The movement is written in the form of a waltz. “I was clearly inspired by Jacinto’s text, but it’s the man and his wife dancing together.” It’s an a cappella movement where all the singers join in.

“The fourth movement is Come As You Are,” Laurie says. She notes that, as a common colloquial expression, we don’t always think about what the meaning behind it. “The choir is very diverse, so it’s sung in several languages,” Fraser adds. That includes English, Spanish, French, Tagalog, Japanese, and Swedish. “[The phrase] could be translated to other languages,” she says.

“One of the interesting things was, I wanted an Indigenous perspective, so I reached out to Indigenous [artists], and they said, ‘we don’t have a translation for that’.” The idea of not coming as you are, in other words, is completely foreign to Indigenous cultures. “It’s what they fundamentally believe, not a slogan.”

It underscored the realities of trying to connect with Indigenous communities. “A lot of work needs to be done to understand what we’re all saying.,” she says. “It’s a rich and rewarding work, but you have to want it, and you have to listen carefully.”

The fifth movement revolves around the theme, Joy Commeth in the Morning. It’s a non-denominational concept, but Fraser says that many choristers recognized Buddhist and other spiritual beliefs in it. “There are more things that we share than separate us,” she notes.

That, of course, is the underlying theme that runs throughout Common Ground. “Hopefully it makes it more accessible to everybody. The message is, underneath it all, we all want the same things. We all want a good life.”

Fraser says that the fifth movement is a musical expression of what makes people happy, and includes some solo passages, some highly rhythmic passages, and some spoken parts.

The final and sixth movement, Bless the Day – a Reflection, refers back to the previous movements. It begins with the basses, and has a reflective character, but not like a hymn per se, in keeping with the overall message of the work.

“And then at the very end, there’s a quote from the oboe from the second movement,” she says.

Choir As Community

The English-language movements feature poetry by Jacqui Atkin, who was equally inspired by the theme.

“I firmly believe that if we can all stop and listen to each other — [while] we might not all agree — we have a better chance of going forward without a lot of the incredible stuff that’s going on right now,” Atkin says. “We started this choir to do community work, but the community is hurting right now.”

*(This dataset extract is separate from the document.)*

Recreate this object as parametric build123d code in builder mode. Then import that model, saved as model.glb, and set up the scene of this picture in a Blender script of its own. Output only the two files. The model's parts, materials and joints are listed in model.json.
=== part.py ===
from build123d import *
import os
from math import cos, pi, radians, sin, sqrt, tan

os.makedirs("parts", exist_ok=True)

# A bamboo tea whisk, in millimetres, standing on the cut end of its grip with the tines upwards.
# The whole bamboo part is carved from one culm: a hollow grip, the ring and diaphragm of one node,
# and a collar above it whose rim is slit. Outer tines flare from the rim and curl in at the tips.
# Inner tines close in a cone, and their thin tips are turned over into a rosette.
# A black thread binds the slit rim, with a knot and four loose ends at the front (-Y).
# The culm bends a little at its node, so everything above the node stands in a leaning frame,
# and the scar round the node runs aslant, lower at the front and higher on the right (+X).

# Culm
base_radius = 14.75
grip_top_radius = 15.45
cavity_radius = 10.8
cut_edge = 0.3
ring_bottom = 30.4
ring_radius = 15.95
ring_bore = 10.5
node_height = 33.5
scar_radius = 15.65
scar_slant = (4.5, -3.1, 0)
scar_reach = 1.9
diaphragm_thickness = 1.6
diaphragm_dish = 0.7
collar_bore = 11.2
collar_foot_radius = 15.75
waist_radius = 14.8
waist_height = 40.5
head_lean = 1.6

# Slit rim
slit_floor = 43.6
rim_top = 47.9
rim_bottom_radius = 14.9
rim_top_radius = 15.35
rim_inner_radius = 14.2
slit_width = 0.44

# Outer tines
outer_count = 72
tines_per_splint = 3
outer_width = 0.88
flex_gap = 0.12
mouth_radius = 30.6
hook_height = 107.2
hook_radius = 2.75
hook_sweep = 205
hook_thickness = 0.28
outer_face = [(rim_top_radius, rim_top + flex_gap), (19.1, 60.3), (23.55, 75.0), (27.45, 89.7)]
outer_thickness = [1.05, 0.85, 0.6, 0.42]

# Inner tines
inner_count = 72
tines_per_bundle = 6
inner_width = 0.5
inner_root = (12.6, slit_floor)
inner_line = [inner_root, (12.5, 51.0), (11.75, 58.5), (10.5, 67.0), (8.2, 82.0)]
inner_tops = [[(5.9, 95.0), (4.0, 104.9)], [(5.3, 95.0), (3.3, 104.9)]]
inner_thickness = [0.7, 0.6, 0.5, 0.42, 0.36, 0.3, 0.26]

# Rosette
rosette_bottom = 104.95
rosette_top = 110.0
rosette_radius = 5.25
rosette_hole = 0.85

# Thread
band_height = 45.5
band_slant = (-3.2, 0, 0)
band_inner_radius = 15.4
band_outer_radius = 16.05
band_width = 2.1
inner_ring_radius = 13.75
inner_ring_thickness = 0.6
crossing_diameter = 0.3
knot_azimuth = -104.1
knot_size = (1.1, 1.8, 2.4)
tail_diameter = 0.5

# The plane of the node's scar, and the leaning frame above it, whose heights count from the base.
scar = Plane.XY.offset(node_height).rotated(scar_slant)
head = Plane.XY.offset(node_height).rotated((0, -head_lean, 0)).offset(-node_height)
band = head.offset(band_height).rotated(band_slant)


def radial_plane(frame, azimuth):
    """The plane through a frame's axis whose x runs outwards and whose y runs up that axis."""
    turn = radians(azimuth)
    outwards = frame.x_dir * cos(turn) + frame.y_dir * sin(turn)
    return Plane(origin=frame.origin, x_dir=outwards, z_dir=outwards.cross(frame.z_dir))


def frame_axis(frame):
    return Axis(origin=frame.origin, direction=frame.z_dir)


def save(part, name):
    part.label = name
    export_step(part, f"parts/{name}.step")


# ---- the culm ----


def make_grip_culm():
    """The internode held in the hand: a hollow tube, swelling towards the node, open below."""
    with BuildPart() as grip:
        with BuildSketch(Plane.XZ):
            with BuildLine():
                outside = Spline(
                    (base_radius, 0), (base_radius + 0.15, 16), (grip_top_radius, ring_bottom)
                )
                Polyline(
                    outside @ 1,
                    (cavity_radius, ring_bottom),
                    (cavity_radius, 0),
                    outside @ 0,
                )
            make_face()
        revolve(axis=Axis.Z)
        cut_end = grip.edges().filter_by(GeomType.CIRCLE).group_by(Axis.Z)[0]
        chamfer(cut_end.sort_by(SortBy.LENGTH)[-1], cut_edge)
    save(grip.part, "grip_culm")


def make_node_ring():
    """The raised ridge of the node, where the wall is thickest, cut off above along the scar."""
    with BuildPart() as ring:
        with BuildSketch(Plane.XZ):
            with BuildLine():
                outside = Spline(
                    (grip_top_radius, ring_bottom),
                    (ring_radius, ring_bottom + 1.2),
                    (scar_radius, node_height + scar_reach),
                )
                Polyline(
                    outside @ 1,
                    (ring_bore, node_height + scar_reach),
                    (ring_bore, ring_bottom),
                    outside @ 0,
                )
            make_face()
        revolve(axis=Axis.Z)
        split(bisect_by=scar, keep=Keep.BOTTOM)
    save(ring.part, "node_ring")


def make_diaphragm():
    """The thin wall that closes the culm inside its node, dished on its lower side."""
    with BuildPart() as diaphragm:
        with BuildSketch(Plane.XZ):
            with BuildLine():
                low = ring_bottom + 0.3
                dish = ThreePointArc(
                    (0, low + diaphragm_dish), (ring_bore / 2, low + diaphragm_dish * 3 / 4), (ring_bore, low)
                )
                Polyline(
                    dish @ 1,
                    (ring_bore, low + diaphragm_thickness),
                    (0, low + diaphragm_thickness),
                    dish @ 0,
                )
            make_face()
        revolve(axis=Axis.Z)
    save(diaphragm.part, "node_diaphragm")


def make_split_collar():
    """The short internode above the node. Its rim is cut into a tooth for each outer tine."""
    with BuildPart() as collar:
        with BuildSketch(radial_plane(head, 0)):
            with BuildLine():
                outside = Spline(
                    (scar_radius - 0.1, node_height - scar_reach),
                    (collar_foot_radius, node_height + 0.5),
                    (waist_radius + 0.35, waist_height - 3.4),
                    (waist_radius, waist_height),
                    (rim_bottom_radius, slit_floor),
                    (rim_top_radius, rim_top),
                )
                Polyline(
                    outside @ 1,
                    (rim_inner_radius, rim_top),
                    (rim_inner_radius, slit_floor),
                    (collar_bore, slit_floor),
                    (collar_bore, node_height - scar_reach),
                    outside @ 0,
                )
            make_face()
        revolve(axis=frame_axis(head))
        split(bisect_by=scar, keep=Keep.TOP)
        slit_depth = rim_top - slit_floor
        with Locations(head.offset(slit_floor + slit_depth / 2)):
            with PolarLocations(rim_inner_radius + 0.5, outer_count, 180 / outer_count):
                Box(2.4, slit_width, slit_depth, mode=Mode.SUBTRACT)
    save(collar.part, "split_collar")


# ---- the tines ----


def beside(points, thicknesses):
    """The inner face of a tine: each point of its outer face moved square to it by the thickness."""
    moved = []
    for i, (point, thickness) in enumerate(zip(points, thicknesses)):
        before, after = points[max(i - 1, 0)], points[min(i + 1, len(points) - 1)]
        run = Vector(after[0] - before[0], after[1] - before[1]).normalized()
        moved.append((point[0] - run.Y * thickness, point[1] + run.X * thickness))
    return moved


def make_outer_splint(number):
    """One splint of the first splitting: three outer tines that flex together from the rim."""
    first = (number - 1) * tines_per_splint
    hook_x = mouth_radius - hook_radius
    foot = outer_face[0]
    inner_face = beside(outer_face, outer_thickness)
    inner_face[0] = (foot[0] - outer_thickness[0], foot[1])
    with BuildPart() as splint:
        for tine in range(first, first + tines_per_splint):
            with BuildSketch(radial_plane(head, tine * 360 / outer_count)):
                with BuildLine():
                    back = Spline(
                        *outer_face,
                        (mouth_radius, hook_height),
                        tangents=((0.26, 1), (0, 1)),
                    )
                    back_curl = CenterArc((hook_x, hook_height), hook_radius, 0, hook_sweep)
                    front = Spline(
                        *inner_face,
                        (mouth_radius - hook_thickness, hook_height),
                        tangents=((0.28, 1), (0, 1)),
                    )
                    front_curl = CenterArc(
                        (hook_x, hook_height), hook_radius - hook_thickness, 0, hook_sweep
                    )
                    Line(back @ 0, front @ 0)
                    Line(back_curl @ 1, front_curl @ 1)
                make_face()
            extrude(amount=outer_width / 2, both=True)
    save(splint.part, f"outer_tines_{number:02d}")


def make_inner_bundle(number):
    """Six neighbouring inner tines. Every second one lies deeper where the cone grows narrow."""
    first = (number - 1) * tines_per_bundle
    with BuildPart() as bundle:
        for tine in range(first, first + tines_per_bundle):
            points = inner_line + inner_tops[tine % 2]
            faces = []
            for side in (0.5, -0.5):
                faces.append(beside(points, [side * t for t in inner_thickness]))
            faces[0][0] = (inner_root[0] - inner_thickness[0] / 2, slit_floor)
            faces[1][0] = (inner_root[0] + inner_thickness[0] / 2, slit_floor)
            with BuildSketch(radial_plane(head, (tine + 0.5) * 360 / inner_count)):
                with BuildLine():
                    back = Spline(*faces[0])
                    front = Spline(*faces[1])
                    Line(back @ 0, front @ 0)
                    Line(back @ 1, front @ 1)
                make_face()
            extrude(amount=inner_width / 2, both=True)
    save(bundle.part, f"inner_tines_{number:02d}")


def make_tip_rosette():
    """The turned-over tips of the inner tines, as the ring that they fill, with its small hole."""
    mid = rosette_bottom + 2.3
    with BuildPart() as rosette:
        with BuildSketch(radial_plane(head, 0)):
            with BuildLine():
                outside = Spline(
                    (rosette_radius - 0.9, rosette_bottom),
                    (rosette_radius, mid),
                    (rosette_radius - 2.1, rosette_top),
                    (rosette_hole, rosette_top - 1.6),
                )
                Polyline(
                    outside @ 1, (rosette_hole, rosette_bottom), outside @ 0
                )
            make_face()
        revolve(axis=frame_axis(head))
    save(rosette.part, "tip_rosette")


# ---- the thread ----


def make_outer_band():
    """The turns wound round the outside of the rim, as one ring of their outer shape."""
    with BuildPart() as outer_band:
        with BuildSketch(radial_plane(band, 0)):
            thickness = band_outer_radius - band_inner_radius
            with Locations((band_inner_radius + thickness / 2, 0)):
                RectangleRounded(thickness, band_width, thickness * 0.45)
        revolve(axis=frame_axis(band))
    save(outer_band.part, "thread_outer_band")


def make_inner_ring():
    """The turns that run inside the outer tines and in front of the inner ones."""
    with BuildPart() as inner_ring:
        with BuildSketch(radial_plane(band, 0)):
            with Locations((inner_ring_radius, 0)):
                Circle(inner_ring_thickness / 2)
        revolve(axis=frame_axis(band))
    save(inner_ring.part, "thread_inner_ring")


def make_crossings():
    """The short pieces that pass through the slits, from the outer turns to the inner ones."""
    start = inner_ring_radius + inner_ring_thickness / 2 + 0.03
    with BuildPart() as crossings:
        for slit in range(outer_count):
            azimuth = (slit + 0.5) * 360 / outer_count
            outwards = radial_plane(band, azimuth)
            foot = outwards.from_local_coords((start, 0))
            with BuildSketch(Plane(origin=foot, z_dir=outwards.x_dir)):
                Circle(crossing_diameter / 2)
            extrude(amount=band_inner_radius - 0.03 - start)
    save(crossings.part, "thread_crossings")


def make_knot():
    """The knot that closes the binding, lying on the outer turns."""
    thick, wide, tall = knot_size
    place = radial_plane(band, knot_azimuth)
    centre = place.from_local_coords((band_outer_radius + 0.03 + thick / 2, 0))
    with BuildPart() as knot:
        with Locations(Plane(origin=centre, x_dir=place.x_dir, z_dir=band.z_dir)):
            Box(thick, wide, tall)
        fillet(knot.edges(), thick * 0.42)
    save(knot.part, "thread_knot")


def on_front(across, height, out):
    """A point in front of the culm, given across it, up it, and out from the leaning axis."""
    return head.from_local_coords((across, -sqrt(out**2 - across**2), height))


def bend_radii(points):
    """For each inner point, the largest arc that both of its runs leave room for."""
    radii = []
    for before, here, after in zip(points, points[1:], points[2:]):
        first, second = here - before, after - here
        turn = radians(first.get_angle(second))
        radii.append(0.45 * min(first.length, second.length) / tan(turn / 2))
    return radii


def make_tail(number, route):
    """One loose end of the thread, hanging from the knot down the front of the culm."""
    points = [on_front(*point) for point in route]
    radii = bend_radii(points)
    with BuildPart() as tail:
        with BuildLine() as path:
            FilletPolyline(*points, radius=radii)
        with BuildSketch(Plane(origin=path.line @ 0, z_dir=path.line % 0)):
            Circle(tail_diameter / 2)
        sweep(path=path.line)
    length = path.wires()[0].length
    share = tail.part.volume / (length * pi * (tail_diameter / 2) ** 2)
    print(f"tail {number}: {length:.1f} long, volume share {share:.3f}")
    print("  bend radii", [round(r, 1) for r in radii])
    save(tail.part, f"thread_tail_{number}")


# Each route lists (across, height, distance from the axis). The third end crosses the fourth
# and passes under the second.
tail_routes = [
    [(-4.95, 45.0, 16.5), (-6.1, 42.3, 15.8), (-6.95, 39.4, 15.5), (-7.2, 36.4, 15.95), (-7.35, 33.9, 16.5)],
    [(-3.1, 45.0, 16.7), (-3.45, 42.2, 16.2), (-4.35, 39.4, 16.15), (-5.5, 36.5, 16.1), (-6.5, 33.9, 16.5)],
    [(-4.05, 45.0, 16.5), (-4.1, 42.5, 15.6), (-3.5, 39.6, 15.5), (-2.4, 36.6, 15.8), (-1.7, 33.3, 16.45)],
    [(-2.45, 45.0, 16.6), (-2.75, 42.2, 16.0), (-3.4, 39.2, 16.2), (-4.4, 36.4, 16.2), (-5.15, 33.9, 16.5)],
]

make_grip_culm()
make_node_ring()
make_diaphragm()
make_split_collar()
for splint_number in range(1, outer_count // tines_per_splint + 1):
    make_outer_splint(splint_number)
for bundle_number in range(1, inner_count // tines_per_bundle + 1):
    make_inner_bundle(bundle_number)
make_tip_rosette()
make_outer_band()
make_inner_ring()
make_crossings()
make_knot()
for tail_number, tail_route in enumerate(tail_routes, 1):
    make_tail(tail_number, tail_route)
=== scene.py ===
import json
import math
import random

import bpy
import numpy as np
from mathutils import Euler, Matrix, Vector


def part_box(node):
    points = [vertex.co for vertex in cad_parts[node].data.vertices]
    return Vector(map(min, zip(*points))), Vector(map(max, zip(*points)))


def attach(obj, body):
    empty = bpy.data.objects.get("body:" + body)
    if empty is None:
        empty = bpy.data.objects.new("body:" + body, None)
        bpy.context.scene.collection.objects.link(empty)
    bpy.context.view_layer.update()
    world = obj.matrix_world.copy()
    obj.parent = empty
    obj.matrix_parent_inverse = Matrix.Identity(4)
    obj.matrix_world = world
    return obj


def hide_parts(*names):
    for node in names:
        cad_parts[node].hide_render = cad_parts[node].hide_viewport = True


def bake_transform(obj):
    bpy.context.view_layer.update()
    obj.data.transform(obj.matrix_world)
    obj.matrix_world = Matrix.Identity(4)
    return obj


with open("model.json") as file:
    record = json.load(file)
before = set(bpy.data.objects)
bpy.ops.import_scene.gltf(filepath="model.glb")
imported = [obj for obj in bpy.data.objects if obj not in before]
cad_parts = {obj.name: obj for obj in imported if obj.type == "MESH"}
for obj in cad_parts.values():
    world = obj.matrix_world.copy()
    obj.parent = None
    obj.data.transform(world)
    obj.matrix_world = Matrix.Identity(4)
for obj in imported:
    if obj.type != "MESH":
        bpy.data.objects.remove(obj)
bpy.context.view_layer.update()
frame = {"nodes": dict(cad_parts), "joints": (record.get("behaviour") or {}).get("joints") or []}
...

“Jacqui and I have written several things, and the intent was to help the issues, whatever they might be, and encourage healing,” Fraser adds. “And it’s been remarkably successful. Responses from singers and audience members to previous works like this — the response has been really gratifying,” she says.

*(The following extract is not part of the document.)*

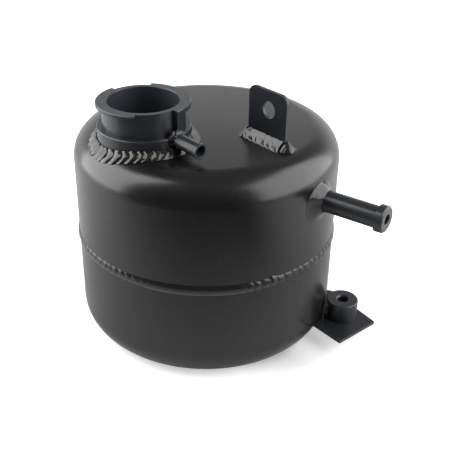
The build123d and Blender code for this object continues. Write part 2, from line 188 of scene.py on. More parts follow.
def add_node(tree, kind, inputs=None, **settings):
    """A shader node with its settings, input values and links."""
    node = tree.nodes.new(kind)
    for name, value in settings.items():
        setattr(node, name, value)
    for name, value in (inputs or {}).items():
        if isinstance(value, bpy.types.NodeSocket):
            tree.links.new(value, node.inputs[name])
        else:
            node.inputs[name].default_value = value
    return node


def new_material(name):
    """An empty node material and its tree."""
    material = bpy.data.materials.new(name)
    material.use_nodes = True
    material.node_tree.nodes.clear()
    return material, material.node_tree


def finish_surface(tree, shader):
    """Links a shader to the material's output."""
    add_node(tree, "ShaderNodeOutputMaterial", {"Surface": shader.outputs[0]})


# Where nearly all values of a noise texture lie
NOISE_RANGE = (0.3, 0.7)
# The length over which a coat's roughness drifts
DRIFT_LENGTH = 30 * MM
COAT_IOR = 1.5


def coat_material(name, colour, roughness, spread, peel, peel_height, tool_lines=None):
    """Black coat: its roughness drifts over centimetres and its skin has a faint orange peel.

    peel is the width of the orange peel's dimples, and tool_lines is (pitch, height) for the
    lines of turned faces, drawn round the neck's axis.
    """
    material, tree = new_material(name)
    place = add_node(tree, "ShaderNodeTexCoord").outputs["Object"]
    drift = add_node(tree, "ShaderNodeTexNoise",
                     {"Vector": place, "Scale": 1 / DRIFT_LENGTH, "Detail": 3.0})
    rough = ramp(tree, drift.outputs["Fac"], *NOISE_RANGE, roughness - spread, roughness + spread)
    dimples = add_node(tree, "ShaderNodeTexNoise",
                       {"Vector": place, "Scale": 1 / peel, "Detail": 2.0})
    bump = add_node(tree, "ShaderNodeBump", {
        "Height": dimples.outputs["Fac"], "Strength": 1.0, "Distance": peel_height})
    if tool_lines:
        pitch, height = tool_lines
        centred = add_node(tree, "ShaderNodeMapping", {"Vector": place, "Location": -NECK_CENTRE})
        # A wave texture of scale 1 repeats after pi / 10
        lines = add_node(tree, "ShaderNodeTexWave", {
            "Vector": centred.outputs["Vector"], "Scale": math.pi / 10 / pitch,
            "Distortion": 0.0}, wave_type="RINGS", rings_direction="Z")
        bump = add_node(tree, "ShaderNodeBump", {
            "Height": lines.outputs["Fac"], "Strength": 1.0, "Distance": height,
            "Normal": bump.outputs["Normal"]})
    shader = add_node(tree, "ShaderNodeBsdfPrincipled", {
        "Base Color": colour, "Roughness": rough, "IOR": COAT_IOR, "Normal": bump.outputs["Normal"]})
    finish_surface(tree, shader)
    return material


def ramp(tree, value, low, high, first, last):
    """Socket that runs from a first to a last value as another runs from low to high."""
    node = add_node(tree, "ShaderNodeMapRange", {
        "Value": value, "From Min": low, "From Max": high, "To Min": first, "To Max": last})
    return node.outputs["Result"]


# The finishes by their short names
FINISHES = {}


def make_finishes(colours):
    """Makes the finishes that the pieces share."""
    part = linear_colour(colours.part_coat)
    rough = colours.coat_roughness
    # Drawn aluminium under a sprayed satin black: smooth, with a soft sheen
    FINISHES["pressing"] = coat_material(
        "satin_black_coat_on_pressing", linear_colour(colours.pressing_coat), rough,
        spread=0.02, peel=2.5 * MM, peel_height=0.002 * MM)
    # Cut sheet under the same coat
    FINISHES["sheet"] = coat_material(
        "satin_black_coat_on_sheet", part, rough - 0.02,
        spread=0.03, peel=1.5 * MM, peel_height=0.004 * MM)
    # The sheet's sheared edge, whose fine tearing shows through the coat
    FINISHES["edge"] = coat_material(
        "black_coat_on_sheared_edge", part, rough + 0.16,
        spread=0.05, peel=0.35 * MM, peel_height=0.05 * MM)
    # Turned aluminium under a thin coat: a lathe leaves lines about 0.3 mm apart, too fine to show
    # here, so they are drawn 0.7 mm apart
    FINISHES["turned"] = coat_material(
        "thin_black_coat_on_turned_part", part, rough + 0.06,
        spread=0.06, peel=0.9 * MM, peel_height=0.012 * MM, tool_lines=(0.7 * MM, 0.01 * MM))
    # Machined bores: dark and dull, but greyer and lighter than the coat, a painted light for what the
    # shaded bores reflect
    FINISHES["bore"] = coat_material(
        "bore_painted_lighter_colour", linear_colour(colours.bore_colour_painted_lighter), 0.5,
        spread=0.05, peel=1.0 * MM, peel_height=0.01 * MM)
    # Fused bead: the coat lies glossier over the solidified ripples
    FINISHES["bead"] = coat_material(
        "glossy_black_coat_on_weld_bead", linear_colour(colours.bead_coat), rough - 0.06,
        spread=0.04, peel=0.9 * MM, peel_height=0.012 * MM)


# Mesh helpers
SHARP_ANGLE = math.radians(32)
# Vertices of a CAD mesh that are closer than this become one
WELD_DISTANCE = 0.001 * MM
# Polygons that meet at less than this angle become one
FLAT_ANGLE = math.radians(0.5)
BEVEL_SEGMENTS = 3
# How far off its true radius a bore's polygons may lie
BORE_SLACK = 0.05 * MM
# The cosines under which a normal counts as across a bore's axis, or across a sheet's own normal
BORE_COSINE = 0.5
EDGE_COSINE = 0.3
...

Even within the choir, music was used to bridge gaps.

“Music has incredible healing powers,” Fraser says.

She notes that the Upper Canada Choristers often perform at a Ukrainian long term care home in Toronto. After the war in Ukraine began, the choir added a Ukrainian piece to their repertoire.

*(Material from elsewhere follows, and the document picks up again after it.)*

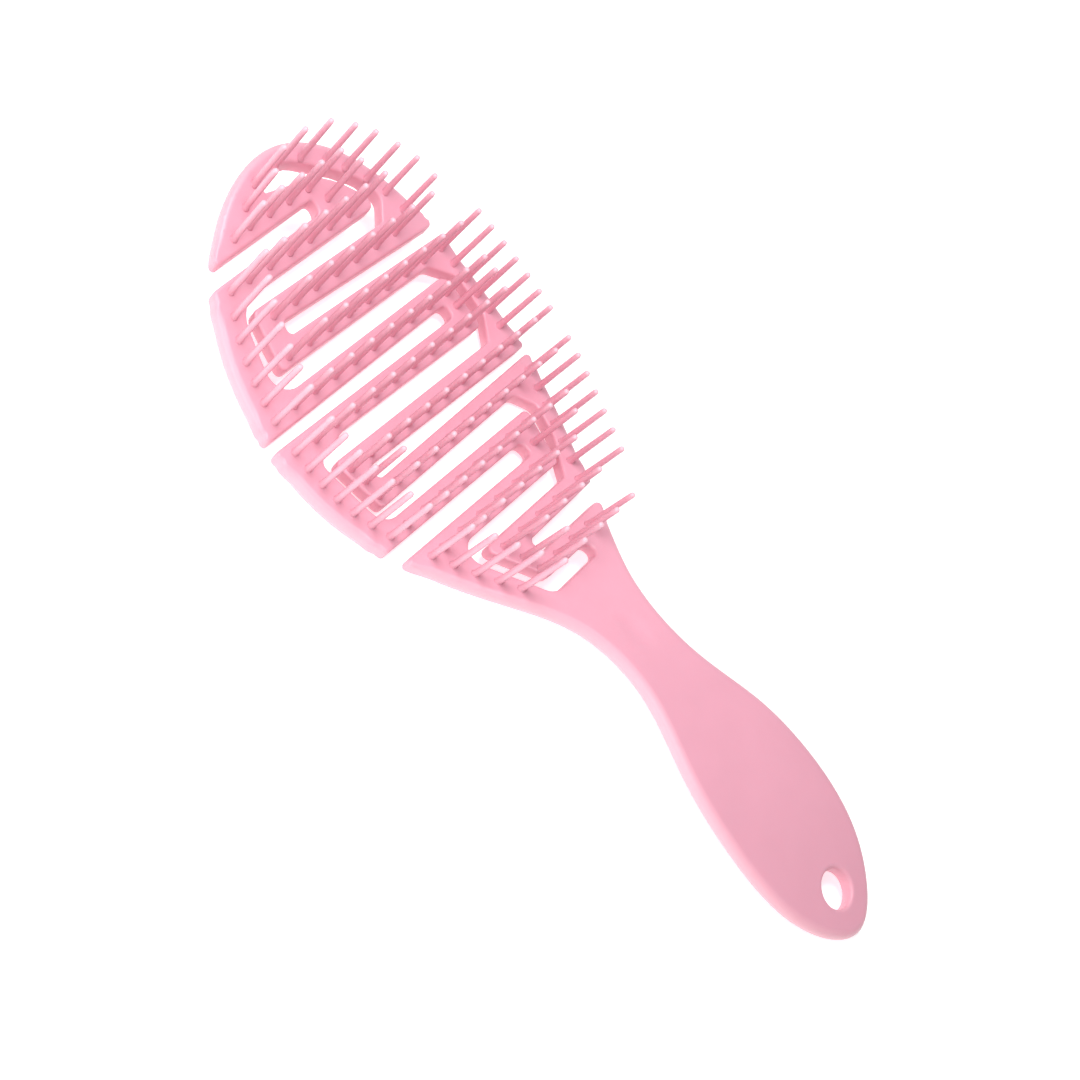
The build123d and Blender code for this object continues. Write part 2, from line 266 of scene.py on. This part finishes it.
def section():
    """Inset share and height of each ring round the edge, from the flat below to the one above."""
    for angle in BEAD_ANGLES:
        yield 1 - math.cos(angle), lambda bead, a=angle: THICKNESS - bead * (1 - math.sin(a))
    for angle in reversed(BEAD_ANGLES):
        yield 1 - math.cos(angle), lambda bead, a=angle: bead * (1 - math.sin(a))


def set_ring(verts, inset, margin, depth_for):
    """Move one ring in from the edge by its share of the bead, and down to its depth."""
    for vert in verts:
        x, y, bead = spots[vert[spot_of]]
        place = Vector((x, y)) + inward[vert[spot_of]] * (inset * bead + margin)
        vert.co = (place.x * MM, place.y * MM, -depth_for(bead) * MM)
        # Painted light: the bead's rings get a share of paler paint, largest at the edge of the
        # full rim bead; the flat's margin rings get none.
        vert[painted_glow_share_of] = (1 - inset) * bead / RIM_BEAD if margin == 0.0 else 0.0


rings = list(section())
rings = [(*rings[0], FLAT_MARGIN)] + [(*ring, 0.0) for ring in rings] + [(*rings[-1], FLAT_MARGIN)]
ring = first_ring
for number, (inset, depth_for, margin) in enumerate(rings):
    if number:
        grown = bmesh.ops.extrude_edge_only(plate, edges=ring)["geom"]
        fresh = {item for item in grown if isinstance(item, bmesh.types.BMVert)}
        ring = [item for item in grown if isinstance(item, bmesh.types.BMEdge)
                and item.verts[0] in fresh and item.verts[1] in fresh]
    else:
        fresh = {vert for edge in ring for vert in edge.verts}
    set_ring(fresh, inset, margin, depth_for)
for edges in (first_ring, ring):
    bmesh.ops.triangle_fill(plate, use_beauty=True, use_dissolve=False, edges=edges)
bmesh.ops.recalc_face_normals(plate, faces=plate.faces[:])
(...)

“As we sing it, we can hear them singing in their rooms and down the hall. There’s a connection there, and a feeling of deepened understanding.”

In the modern era, however, new and renewed conflicts seem to spring up almost every day.

“We’ve gone form one conflict to another. It seems like there isn’t a part of the world that isn’t affected,” Laurie says. “It inspired what we do.”

Concert Details

Finding Common Ground: Where Music & Love Meet takes place May 8 at Grace Church on-the-Hill (300 Lonsdale Road). Tickets can be purchased to attend in-person, and children aged 16 and under are admitted free when accompanied by an adult.

The concert also streams live via the choir’s website. While there is no charge, donations are gratefully welcomed.